By Ron Harris
Winter is over and the sun is shining bright. It’s time to break out the shorts. That is, unless your legs are so scrawny, you’re more inclined to hide them in long pants even if the mercury hits 90 degrees or more. There’s no reason to settle for sub-par development in your lower body. Try these tips and slap some meat on those legs!
WARM UP PROPERLY
I know it’s customary to warm up on leg day with a couple sets of leg extensions, but that really doesn’t cut it. To properly prepare your entire lower body for an intense workout, meaning the quads, hams, glutes, and calves, do at least 5 minutes of moderate pace cardio on an incline treadmill, stepper, elliptical trainer, or a stationary bike. 10 minutes is better. You want blood flowing and all the connective tissues warm and elastic for the onslaught to come.
USE A FULL ROM
The most common hindrance to leg development is using a shortened, incomplete range of motion in compound movements like squats, leg presses, and hack squats. It’s very tempting to load up stacks of plates and feel like a hero in your gym or on Instagram, meanwhile being in denial of your half reps. You’re only fooling yourself and shortchanging the gains you should be making. If you can’t get proper depth on your reps, take some weight off and go all the way down. You’ll be shocked at how dramatic results will come once you do this.
TRAIN LEGS TWICE A WEEK
Since hamstrings nearly always suffer when legs are trained all in one workout, either have separate days for quads and hams, or perform two workouts with one emphasizing more quads and the other focusing on hamstrings. That side of the thigh should be done first on its emphasized day and its exercises should take up roughly 2/3 of the workout volume.
USE VARIOUS REP RANGES
Legs respond to a wide variety of rep ranges. In fact, you will be missing out on potential gains if you always stick to the same rep scheme. For isolation movements like leg extensions and curls, try 10-12, 12-15, and 15-20. For compound movements, you can go as low as 5 reps and as high as 50 or even 100. John Parrillo’s infamous 100-rep belt squat sets are the stuff of legend for those brave enough to endure them!
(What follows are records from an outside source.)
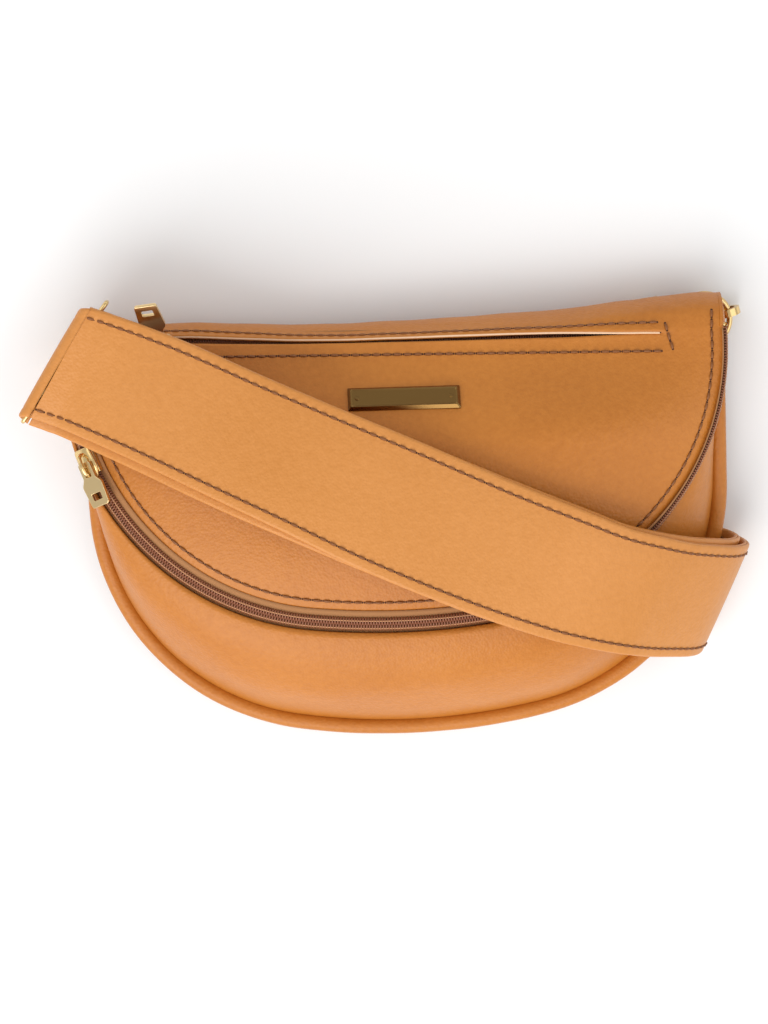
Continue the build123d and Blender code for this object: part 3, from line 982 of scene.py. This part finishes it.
def slide_frame():
    """Bent gold wire frame held in the strap's left fold."""
    line = []
    for v, z in rounded([(-28.0, 35.9), (28.0, 35.9), (28.0, 40.9), (-28.0, 40.9)], 1.6, 6):
        line.append(from_band(-148.2 + 0.26 * v, v + 2.8, z))
    shape = Shape()
    shape.tube(line + line[:2], 0.9, 10)
    obj = shape.object("slide_frame_wire", GOLD)
    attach(obj, "strap_frame")
    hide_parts("strap_slide_frame")


def strap():
    """The doubled strap: one long line from the left fold round to each end under the bag."""
    inner = [over_run(u, z, 0, 1) for u, z in TOP_LINE]
    turn = ((126.2, 4.2, 28), (131, 4.6, 19.2), (131.4, 4.2, 12), (128, 3.2, 6.9), (119, 2, 4.8))
    inner += [under_run(*q) for q in turn]
    inner += [under_run(u, 0, 4.8) for u in (90, 60, 30, 6, 0)]
    nodes = ("strap_front_inner", "strap_side_inner", "strap_under_inner")
    strap_run("inner_strap", band_line(inner, 200), nodes)
    outer = [over_run(u, z, 1, 0) for u, z in TOP_LINE[:-1]]
    turn = (
        (119.0, 2.2, 39.8), (129.4, 3.0, 30), (135.3, 3.6, 20.4), (136.2, 3.2, 11.8),
        (132.8, 2.4, 4.9), (127, 1.4, 1.9), (118, 0.8, 1.55),
    )
    outer += [under_run(*q) for q in turn]
    taper = ((90, 25), (60, 25), (20, 25), (-30, 25), (-77, 25), (-95, 18.5), (-111, 12.2))
    outer += [under_run(u, 0, 1.55, half) for u, half in taper]
    nodes = ("strap_front_outer", "strap_side_outer", "strap_under_outer")
    strap_run("outer_strap", band_line(outer, 240), nodes)
    fold = []
    first, last = outer[0], inner[0]
    mid, r = (first[2] + last[2]) / 2, (first[2] - last[2]) / 2
    along = from_band(1, 0, 0) - from_band(0, 0, 0)
    flat = from_band(0, 1, 0) - from_band(0, 0, 0)
    for i in range(19):
        a = math.pi / 2 + math.pi * i / 18.0
        v = mix(first[1], last[1], i / 18.0)
        c = from_band(first[0] + r * 1.2 * math.cos(a), v, mid + r * math.sin(a))
        out = (along * math.cos(a) + Vector((0, 0, math.sin(a)))).normalized()
        fold.append((c, (flat + along * SKEW[0][1]) * (first[5] / STRAP_HALF), out))
    strap_run("left_fold", fold, ("strap_left_fold",), seams=False)


# ---- build -----------------------------------------------------------------------------
front_panel()
front_stitches()
gusset()
back_leather()
piping()
main_zip()
pocket_zip()
sliders()
name_plate()
slide_frame()
strap()


def paint(material, *names):
    for name in names:
        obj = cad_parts[name]
        obj.data.materials.clear()
        obj.data.materials.append(material)


paint(BODY, "d_ring_tab_left", "d_ring_tab_right")
paint(BOARD, "back_board")
paint(principled("cord", (0.8, 0.77, 0.7), 0.8)[0], "piping_core")
paint(LINING, "lining", "pocket_pouch")
paint(GOLD, "name_plate_washers")
paint(STRAP, "strap_under_fold", "strap_return", "strap_end_left", "strap_end_right")
for corner in ("left", "right"):
    paint(GOLD, "d_ring_" + corner, "clasp_hook_" + corner, "clasp_gate_" + corner, "clasp_eye_" + corner)


# ---- floor, light and camera ----------------------------------------------------------
def studio():
    bpy.ops.mesh.primitive_plane_add(size=40)
    floor = bpy.context.object
    floor.name = "floor"
    mat = principled("floor", (0.9, 0.9, 0.9), 0.8)[0]
    floor.data.materials.append(mat)
    world = bpy.context.scene.world or bpy.data.worlds.new("world")
    bpy.context.scene.world = world
    world.use_nodes = True
    world.node_tree.nodes["Background"].inputs["Color"].default_value = (1, 1, 1, 1)
    world.node_tree.nodes["Background"].inputs["Strength"].default_value = 0.62
    lamps = (
        ("key", 27, 1.7, (-0.6, -1.1, 1.35)),
        ("fill", 7, 1.6, (1.2, -0.1, 1.3)),
        ("back", 4, 1.2, (-1.3, 1.0, 1.1)),
    )
    for name, power, size, spot in lamps:
        data = bpy.data.lights.new(name, "AREA")
        data.energy = power
        data.size = size
        lamp = bpy.data.objects.new(name, data)
        lamp.location = spot
        lamp.rotation_euler = (-Vector(spot)).to_track_quat("-Z", "Y").to_euler()
        bpy.context.scene.collection.objects.link(lamp)
    bpy.context.scene.view_settings.view_transform = "Standard"


def camera():
    """Looks down on the bag from its top side, turned a little."""
    lean, turn, away = math.radians(14.5), math.radians(-3.2), 0.9
    seen_height = 0.4096
    target = Vector((-0.0103, 0.0, 0.035))
    back = Vector((0, math.sin(lean), math.cos(lean)))
    flat_up = Vector((0, math.cos(lean), -math.sin(lean)))
    right = Vector((1, 0, 0)) * math.cos(turn) + flat_up * math.sin(turn)
    up = back.cross(right)
    data = bpy.data.cameras.new("camera")
    data.sensor_fit = "VERTICAL"
    data.sensor_height = 36
    data.lens = data.sensor_height * away / seen_height
    cam = bpy.data.objects.new("camera", data)
    spot = target + back * away
    cam.matrix_world = Matrix.Translation(spot) @ Matrix((right, up, back)).transposed().to_4x4()
    bpy.context.scene.collection.objects.link(cam)
    bpy.context.scene.camera = cam


studio()
camera()
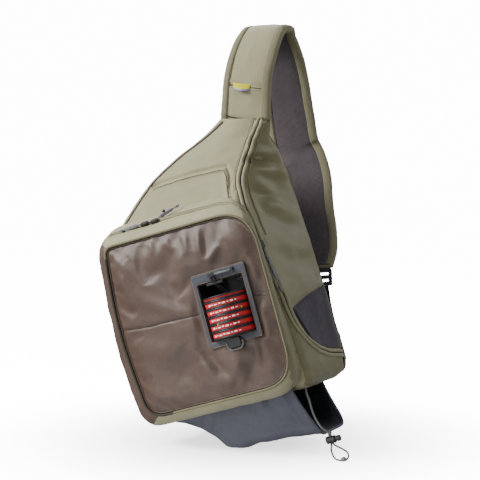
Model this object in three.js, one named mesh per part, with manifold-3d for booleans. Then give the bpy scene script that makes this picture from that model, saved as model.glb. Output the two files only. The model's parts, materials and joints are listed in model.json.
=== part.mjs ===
// A one-shoulder sling bag for fishing tackle, standing on its base, in millimetres.
// x runs to the bag's right as seen from the front, y from its front to its back, z up.
// The pieces are placed in the bag's own frame, which leans as a whole at the end.

import * as THREE from "three";
import { mergeVertices } from "three/addons/utils/BufferGeometryUtils.js";
import Module from "manifold-3d";

const wasm = await Module();
wasm.setup();

// General
const BAG_LEAN = THREE.MathUtils.degToRad(17);
const CLOTH = 2.4;
const GAP = 0.3;
const FAR = 400;

// Main body: a padded shell that narrows to the strap
const BODY_LEFT = -122;
const BODY_WIDTH = 260;
const BODY_HEIGHT = 412;
const BODY_DEPTH = 138;
const BODY_FRONT_RADIUS = 16;
const BODY_BACK_RADIUS = 22;
const FRONT_CROWN = 4;

// Base: a tough boot that is also the sleeve for a bottle
const BASE_HEIGHT = 62;
const BASE_RIM = 22;
const SLEEVE_BULGE = 6;
const MOUTH_FROM_RIGHT = 11;
const MOUTH_REACH = BODY_LEFT + BODY_WIDTH - MOUTH_FROM_RIGHT;
const MOUTH_SLANT = THREE.MathUtils.degToRad(19);
const BINDING = 4;

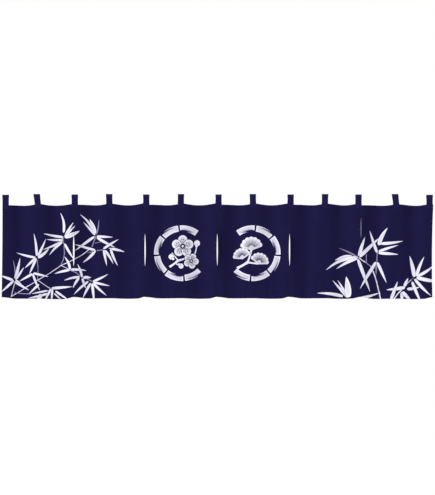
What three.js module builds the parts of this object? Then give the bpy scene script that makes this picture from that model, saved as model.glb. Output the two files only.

Finally, too many trainers avoid the barbell squat, which is by far the most productive exercise you can do for your legs – some would even say for overall muscle growth. If you have a legitimate injury issue in the knees or lower back that precludes you from squatting, that’s one thing. If you’re avoiding them because they’re hard or because you can’t load up 8-12 plates a side like you can on the leg press, you’re just being lazy or foolish. If you can squat, you need to be squatting!